Центральное мистическое переживание – просветленность – в большинстве форм мистицизма прекрасно символизируется светом. Странный парадокс; приближение к сфере, которая нам представляется путем в глубочайшую тьму, приносит плод в виде сияния просветленности. Между тем это употребительная энантиодромия – "per tenebras ad lucem"*. Во многих инициационных церемониях [36
] имеет место (спуск в пещеру), погружение в глубины кристальной воды или возвращение в лоно нового рождения. Символика нового рождения описывает просто соединение противоположностей – сознательного и бессознательного – посредством самых конкретных аналогий. В основе всей символики нового рождения лежит трансцендентная функция. Поскольку эта функция обусловливает рост сознательности (когда к прежнему состоянию прибавляются бессознательные до этого содержания), то это новое состояние несет с собой все больше прозрения, что символизируется усилением света [37]. Следовательно, в сравнении с относительно темным прежним состоянием это будет состоянием просветленности. Во многих случаях свет выступает даже в форме видений.* Через тьму к свету (лат.)
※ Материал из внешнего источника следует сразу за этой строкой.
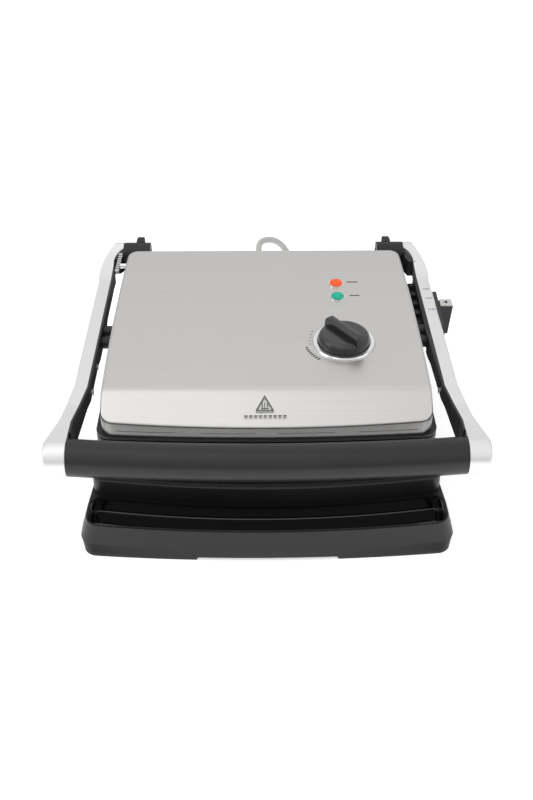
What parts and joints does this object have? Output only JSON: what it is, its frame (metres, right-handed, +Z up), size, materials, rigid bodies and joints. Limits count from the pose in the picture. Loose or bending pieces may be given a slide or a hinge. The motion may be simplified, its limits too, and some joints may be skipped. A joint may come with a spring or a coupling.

ЙОГА ТРОПЫ, ВЕДУЩЕЙ В НИРВАНУ
Этот раздел дает одну из лучших формулировок полного растворения сознательности, которое, видимо, и является целью йоги: "Поскольку нет двух таких предметов, как действие и действующий, то цель всех взращиваемых плодов и вместе с тем полнота совершенства достигнуты, если разыскивается действующий, но невозможно найти кого-то действующего". Такой весьма исчерпывающей формулировкой метода и его цели я завершаю свой комментарий. Сам текст, прекрасный и мудрый, не нуждается в дальнейшем комментировании. Его можно перевести на язык психологии и интерпретировать при помощи тех принципов, которые я изложил в первой и проиллюстрировал во второй части.
КОММЕНТАРИЙ К "ТАЙНЕ ЗОЛОТОГО ЦВЕТКА" [1
]1. ВВЕДЕНИЕ
А. ПОЧЕМУ ЕВРОПЕЙЦУ ТРУДНО ПОНЯТЬ ВОСТОК
Я – человек, воспринимающий мир исключительно по-западному, и потому мне не остается ничего другого, как глубочайшим образом проникнуться всей необычностью этого китайского текста. Конечно, кое-какие познания в области восточных религий и философских систем помогают моему разуму и моей интуиции до некоторой степени понять их – так же как мне удается "этнологически" или "сравнительно религиозно-исторически" постигать парадоксы первобытных религиозных воззрений. Но ведь Западу свойственно закутывать сердце в одежды так называемого научного понимания – с одной стороны, по той причине, что "miserable vanite des savants"* боится проявлений живого участия и даже испытывает к ним отвращение, с другой – потому, что чувственное восприятие могло бы дать чуждому духу сложиться в устойчивое переживание. Так называемая научная объективность должна была бы предоставить этот текст филологическому глубокомыслию синолога, ревностно удерживая его от любого другого подхода. Но Рихард Вильхельм слишком глубоко проник в сокровенную и таинственную жизнь китайского знания, чтобы дать такой жемчужине высочайшего постижения кануть в недра письменного стола специальной науки. Для меня большая честь и радость, что в своих поисках комментатора-психолога он остановил выбор именно на мне.
* "Жалкое тщеславие ученого" (фр.)
Таким образом, это утонченное произведение надспециального знания, безусловно, рискует оказаться в каком-нибудь ящике специально-научного письменного стола. Но тот, кто стал бы преуменьшать заслуги западной науки, тем самым подпиливал бы сук, на котором сидит европейский дух. Наука – хотя и несовершенный, но неоценимый, превосходный инструмент, который порождает зло, лишь когда превращается в самоцель. Наука должна служить; она заблуждается, когда узурпирует трон. Она должна служить даже другим наукам своего уровня, ибо любая из них – именно в силу своей несамодостаточности – нуждается в поддержке других. Наука есть орудие западного духа, и с ее помощью можно отворить больше дверей, чем с голыми руками. Она принадлежит нашей способности разумения и затемняет познание лишь тогда, когда достигнутое благодаря ей понимание принимает за понимание вообще. Восток же учит нас как раз иному, более широкому, глубокому и высокому пониманию, а именно пониманию через жизнь. Это понятие осознается, в сущности, весьма смутно – как пустое, почти призрачное ощущение, пришедшее из языка религии, вследствие чего восточное "знание" и предпочитают заключать в кавычки, изгоняя его в темную сферу веры и суеверия. Но ведь это-то и есть причина абсолютно превратного понимания восточной "предметности". Это – не чувствительные, мистически экзальтированные, чуть ли не болезненные озарения аскетов-отшельников и фанатиков, а практические интуиции цвета китайской интеллигенции, недооценивать которую у нас нет никаких причин.